[START]

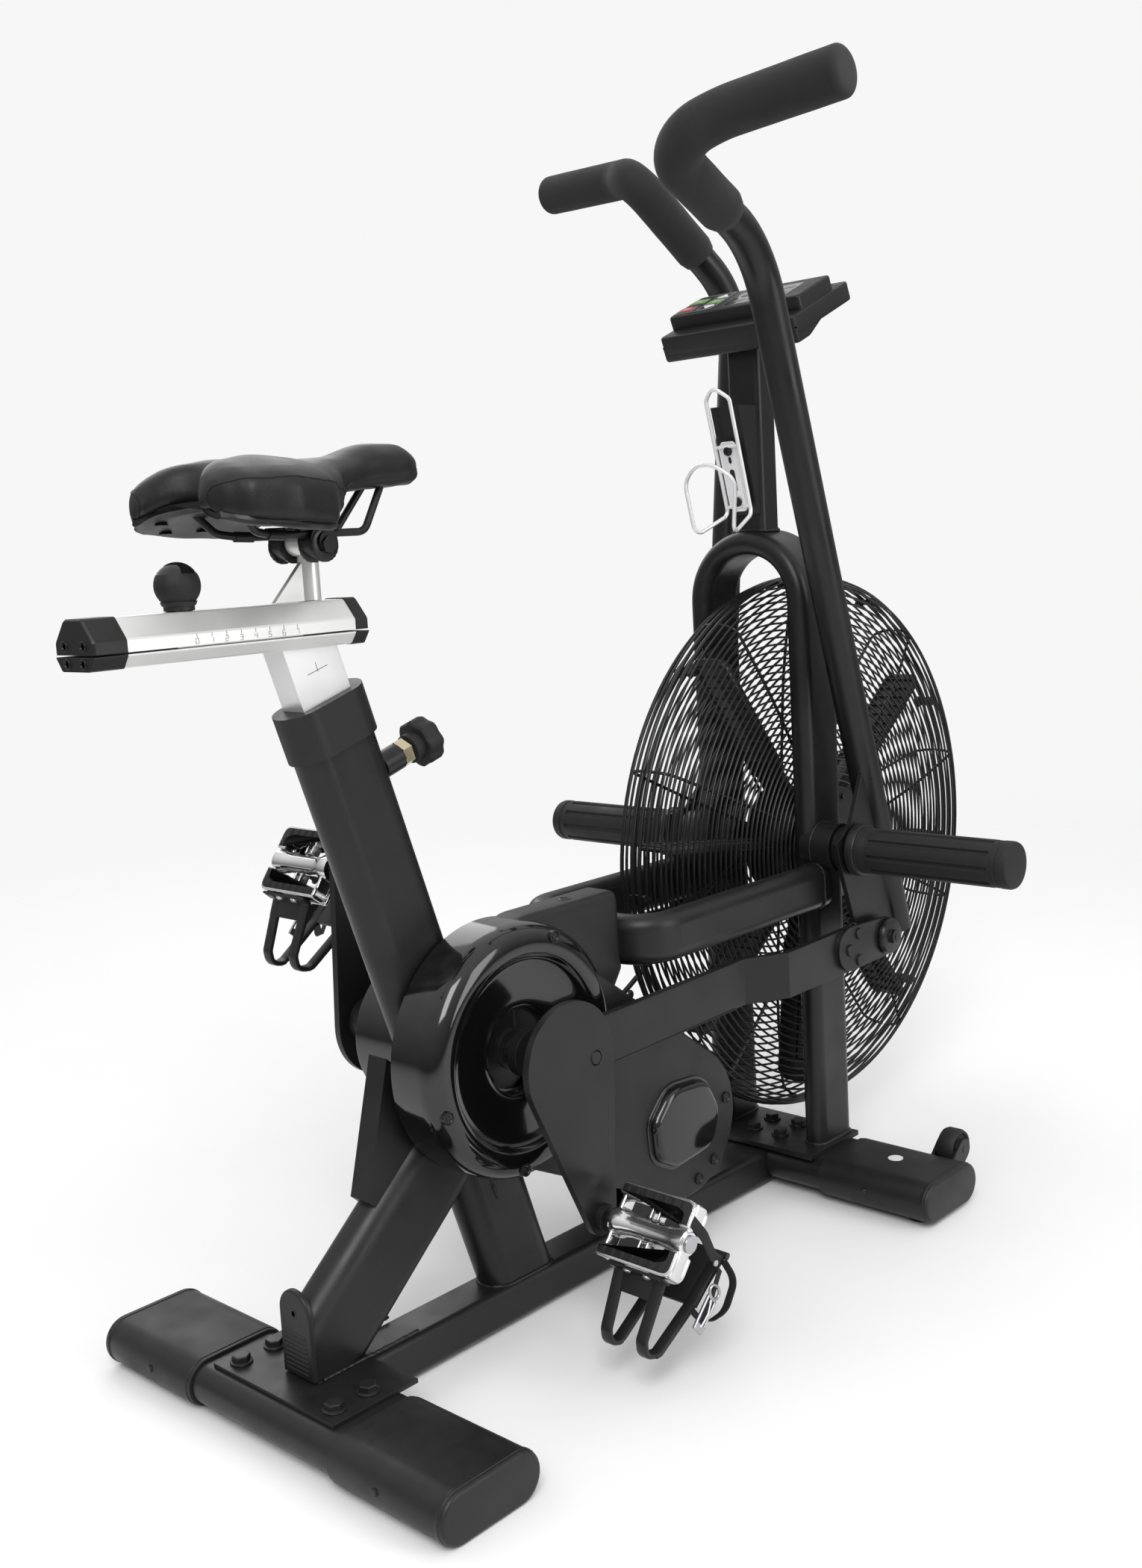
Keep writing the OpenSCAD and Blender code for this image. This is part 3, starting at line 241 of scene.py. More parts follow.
def arc(cx, cy, r, a0, a1, steps):
    """Points round a centre from angle a0 to a1, both ends included."""
    angles = [a0 + (a1 - a0) * i / steps for i in range(steps + 1)]
    return [(cx + r * cos(a), cy + r * sin(a)) for a in angles]


def hoop(centre, r, y, steps):
    """A circle at y, round the cross-wise axis through centre."""
    return [(x, y, z) for x, z in arc(centre.x, centre.z, r, 0, TAU, steps)[:-1]]


def rect(x0, x1, y0, y1):
    return [(x0, y0), (x1, y0), (x1, y1), (x0, y1)]


def round_rect(w, h, r, steps=5):
    pts = []
    for sx, sy, a in ((1, 1, 0), (-1, 1, 1), (-1, -1, 2), (1, -1, 3)):
        pts += arc(sx * (w / 2 - r), sy * (h / 2 - r), r, a * TAU / 4, (a + 1) * TAU / 4, steps)
    return pts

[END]

PROBLEM:
Extract each line of the listing above, copying it word for word.

WRITTEN ANSWER:
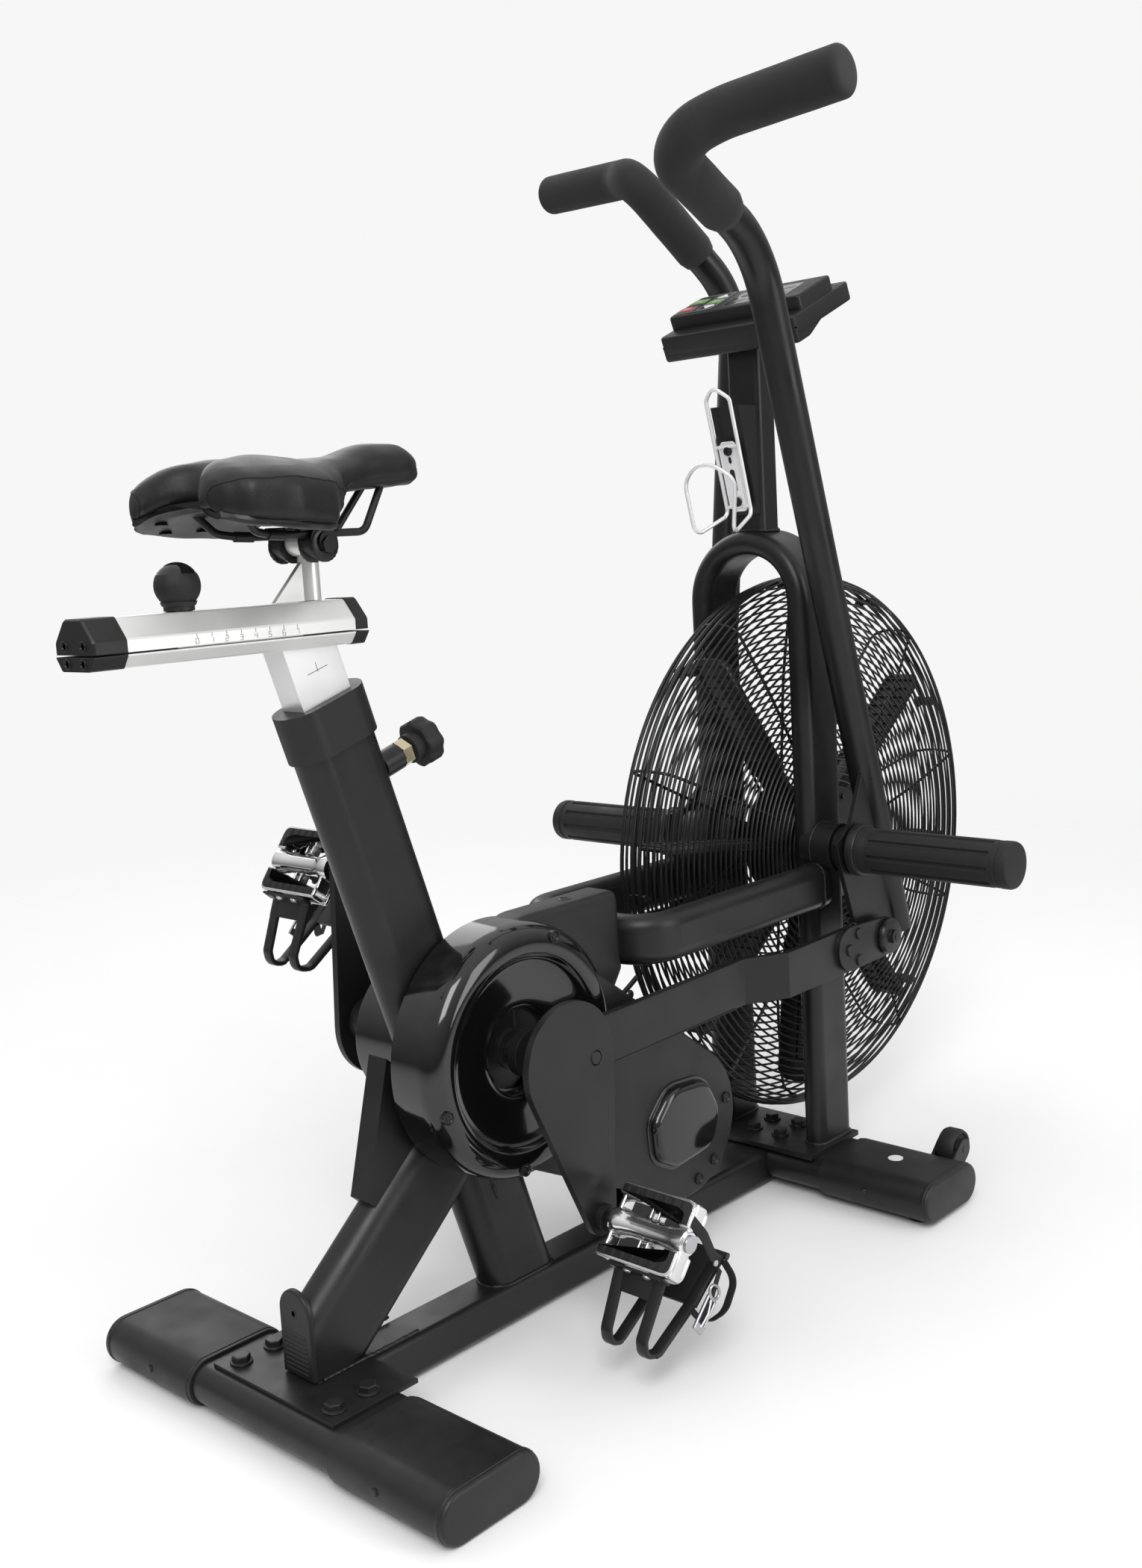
Keep writing the OpenSCAD and Blender code for this image. This is part 3, starting at line 241 of scene.py. More parts follow.
def arc(cx, cy, r, a0, a1, steps):
    """Points round a centre from angle a0 to a1, both ends included."""
    angles = [a0 + (a1 - a0) * i / steps for i in range(steps + 1)]
    return [(cx + r * cos(a), cy + r * sin(a)) for a in angles]


def hoop(centre, r, y, steps):
    """A circle at y, round the cross-wise axis through centre."""
    return [(x, y, z) for x, z in arc(centre.x, centre.z, r, 0, TAU, steps)[:-1]]


def rect(x0, x1, y0, y1):
    return [(x0, y0), (x1, y0), (x1, y1), (x0, y1)]


def round_rect(w, h, r, steps=5):
    pts = []
    for sx, sy, a in ((1, 1, 0), (-1, 1, 1), (-1, -1, 2), (1, -1, 3)):
        pts += arc(sx * (w / 2 - r), sy * (h / 2 - r), r, a * TAU / 4, (a + 1) * TAU / 4, steps)
    return pts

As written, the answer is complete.